**AIM**
Write each record again exactly as it stands.

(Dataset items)
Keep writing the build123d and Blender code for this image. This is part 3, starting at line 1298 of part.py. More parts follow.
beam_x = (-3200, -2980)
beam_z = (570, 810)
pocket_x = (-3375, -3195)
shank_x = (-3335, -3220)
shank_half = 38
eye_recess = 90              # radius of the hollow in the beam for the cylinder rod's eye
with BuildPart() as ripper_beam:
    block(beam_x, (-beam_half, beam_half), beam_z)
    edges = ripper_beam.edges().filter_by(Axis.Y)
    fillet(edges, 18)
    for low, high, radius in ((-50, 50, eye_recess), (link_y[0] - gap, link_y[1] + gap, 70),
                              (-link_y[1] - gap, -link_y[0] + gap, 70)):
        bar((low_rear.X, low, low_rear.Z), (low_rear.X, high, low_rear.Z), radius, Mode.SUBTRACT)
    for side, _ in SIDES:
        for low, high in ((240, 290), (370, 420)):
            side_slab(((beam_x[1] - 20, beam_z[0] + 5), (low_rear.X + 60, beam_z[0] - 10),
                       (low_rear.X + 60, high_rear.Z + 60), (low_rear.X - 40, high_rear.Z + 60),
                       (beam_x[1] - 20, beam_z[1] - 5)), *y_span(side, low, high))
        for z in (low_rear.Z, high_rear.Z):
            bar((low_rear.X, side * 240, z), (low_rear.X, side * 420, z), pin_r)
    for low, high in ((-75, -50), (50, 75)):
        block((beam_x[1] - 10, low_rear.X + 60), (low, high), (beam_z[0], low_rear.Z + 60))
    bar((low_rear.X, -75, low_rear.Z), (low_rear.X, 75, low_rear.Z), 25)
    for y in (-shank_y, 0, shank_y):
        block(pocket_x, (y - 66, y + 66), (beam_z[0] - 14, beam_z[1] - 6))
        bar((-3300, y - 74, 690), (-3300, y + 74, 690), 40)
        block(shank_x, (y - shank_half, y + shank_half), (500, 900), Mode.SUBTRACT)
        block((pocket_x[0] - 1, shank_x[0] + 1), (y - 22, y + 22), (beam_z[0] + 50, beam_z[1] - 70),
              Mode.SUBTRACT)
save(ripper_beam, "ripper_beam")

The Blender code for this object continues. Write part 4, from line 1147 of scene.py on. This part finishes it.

**WRITTEN RESPONSE**
Keep writing the build123d and Blender code for this image. This is part 3, starting at line 1298 of part.py. More parts follow.
beam_x = (-3200, -2980)
beam_z = (570, 810)
pocket_x = (-3375, -3195)
shank_x = (-3335, -3220)
shank_half = 38
eye_recess = 90              # radius of the hollow in the beam for the cylinder rod's eye
with BuildPart() as ripper_beam:
    block(beam_x, (-beam_half, beam_half), beam_z)
    edges = ripper_beam.edges().filter_by(Axis.Y)
    fillet(edges, 18)
    for low, high, radius in ((-50, 50, eye_recess), (link_y[0] - gap, link_y[1] + gap, 70),
                              (-link_y[1] - gap, -link_y[0] + gap, 70)):
        bar((low_rear.X, low, low_rear.Z), (low_rear.X, high, low_rear.Z), radius, Mode.SUBTRACT)
    for side, _ in SIDES:
        for low, high in ((240, 290), (370, 420)):
            side_slab(((beam_x[1] - 20, beam_z[0] + 5), (low_rear.X + 60, beam_z[0] - 10),
                       (low_rear.X + 60, high_rear.Z + 60), (low_rear.X - 40, high_rear.Z + 60),
                       (beam_x[1] - 20, beam_z[1] - 5)), *y_span(side, low, high))
        for z in (low_rear.Z, high_rear.Z):
            bar((low_rear.X, side * 240, z), (low_rear.X, side * 420, z), pin_r)
    for low, high in ((-75, -50), (50, 75)):
        block((beam_x[1] - 10, low_rear.X + 60), (low, high), (beam_z[0], low_rear.Z + 60))
    bar((low_rear.X, -75, low_rear.Z), (low_rear.X, 75, low_rear.Z), 25)
    for y in (-shank_y, 0, shank_y):
        block(pocket_x, (y - 66, y + 66), (beam_z[0] - 14, beam_z[1] - 6))
        bar((-3300, y - 74, 690), (-3300, y + 74, 690), 40)
        block(shank_x, (y - shank_half, y + shank_half), (500, 900), Mode.SUBTRACT)
        block((pocket_x[0] - 1, shank_x[0] + 1), (y - 22, y + 22), (beam_z[0] + 50, beam_z[1] - 70),
              Mode.SUBTRACT)
save(ripper_beam, "ripper_beam")

The Blender code for this object continues. Write part 4, from line 1147 of scene.py on. This part finishes it.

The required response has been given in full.